Là où le comité fait fort, c’est lorsqu’il admet que peu lui importe la manière dont les candidats sont sélectionnés. Bien-sûr, il dit préférer des procédures de sélection transparentes, mais l’absence de procédures d’évaluation « indépendantes et objectives des mérites d’un candidat » ne constitue pas pour lui un handicap et ne peut « en aucun cas lui porter préjudice ». Il admet volontiers avoir rendu des avis positifs sur des candidatures « alors même qu’aucun appel public à candidature n’avait été diffusé. » Certes, le comité, nommé par le Conseil, prend soin de dire qu’on ne lui demande pas son avis, mais admettre qu’il s’en lave les mains relève, pour certains, de la provocation.
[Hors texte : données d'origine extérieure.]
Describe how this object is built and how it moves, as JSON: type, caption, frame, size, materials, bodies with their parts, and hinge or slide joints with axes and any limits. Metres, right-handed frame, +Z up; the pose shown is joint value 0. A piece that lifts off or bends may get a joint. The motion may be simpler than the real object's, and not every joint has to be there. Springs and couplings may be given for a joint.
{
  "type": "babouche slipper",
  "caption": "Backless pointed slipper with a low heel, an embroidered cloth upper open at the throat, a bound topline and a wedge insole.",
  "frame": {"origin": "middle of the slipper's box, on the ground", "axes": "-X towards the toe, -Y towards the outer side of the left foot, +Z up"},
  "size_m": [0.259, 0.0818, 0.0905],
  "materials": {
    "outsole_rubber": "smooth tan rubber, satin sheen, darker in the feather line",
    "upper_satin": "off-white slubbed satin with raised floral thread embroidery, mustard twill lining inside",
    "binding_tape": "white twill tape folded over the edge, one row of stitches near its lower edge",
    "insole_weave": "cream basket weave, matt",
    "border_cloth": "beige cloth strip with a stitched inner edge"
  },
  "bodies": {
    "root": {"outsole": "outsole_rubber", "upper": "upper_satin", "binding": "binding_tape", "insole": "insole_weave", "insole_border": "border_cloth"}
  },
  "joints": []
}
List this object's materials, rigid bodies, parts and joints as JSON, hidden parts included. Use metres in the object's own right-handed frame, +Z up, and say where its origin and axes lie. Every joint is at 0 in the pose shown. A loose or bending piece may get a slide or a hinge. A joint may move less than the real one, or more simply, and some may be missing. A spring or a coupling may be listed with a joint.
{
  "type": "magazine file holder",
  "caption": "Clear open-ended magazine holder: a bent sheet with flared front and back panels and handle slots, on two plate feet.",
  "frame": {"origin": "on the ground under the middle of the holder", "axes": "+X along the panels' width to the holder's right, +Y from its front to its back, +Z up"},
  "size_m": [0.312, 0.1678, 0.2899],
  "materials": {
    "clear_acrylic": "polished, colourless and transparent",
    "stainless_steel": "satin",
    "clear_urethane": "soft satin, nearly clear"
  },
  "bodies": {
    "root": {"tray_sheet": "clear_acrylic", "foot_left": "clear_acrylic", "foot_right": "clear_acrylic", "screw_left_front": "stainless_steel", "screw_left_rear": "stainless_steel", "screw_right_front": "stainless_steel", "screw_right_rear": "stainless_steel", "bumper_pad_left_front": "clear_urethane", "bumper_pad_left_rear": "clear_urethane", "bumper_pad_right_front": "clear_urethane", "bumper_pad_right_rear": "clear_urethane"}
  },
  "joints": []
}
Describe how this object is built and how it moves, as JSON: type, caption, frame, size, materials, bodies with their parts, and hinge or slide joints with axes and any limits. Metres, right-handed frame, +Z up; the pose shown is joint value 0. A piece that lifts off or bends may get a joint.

De quoi conforter les gouvernements qui pratiquent toujours le copinage. De quoi faire bondir les ONG, les universitaires et les avocats qui se battent depuis des années pour que le personnel judiciaire européen soit irréprochable.
« Actuellement, il y a un manque complet de transparence par rapport à la procédure d’évaluation des candidatures, et cela ne peut que contribuer à une perception d’opacité (…). Peut-être que ce sujet arrivera un jour à la Cour et qu’un ancien candidat, devenu juge, partagera notre avis sur la nécessité de rendre transparente la procédure de nomination, y inclus la sienne », indiquait Alberto Alemanno, professeur à HEC Paris et à la New York University lorsque sa plainte devant la médiatrice européenne contre le mode de fonctionnement du comité 255 a été rejetée. Pour Helen Darbishire de Access Info Europe, qui avait aussi porté plainte, c’est tout le système qui est à revoir.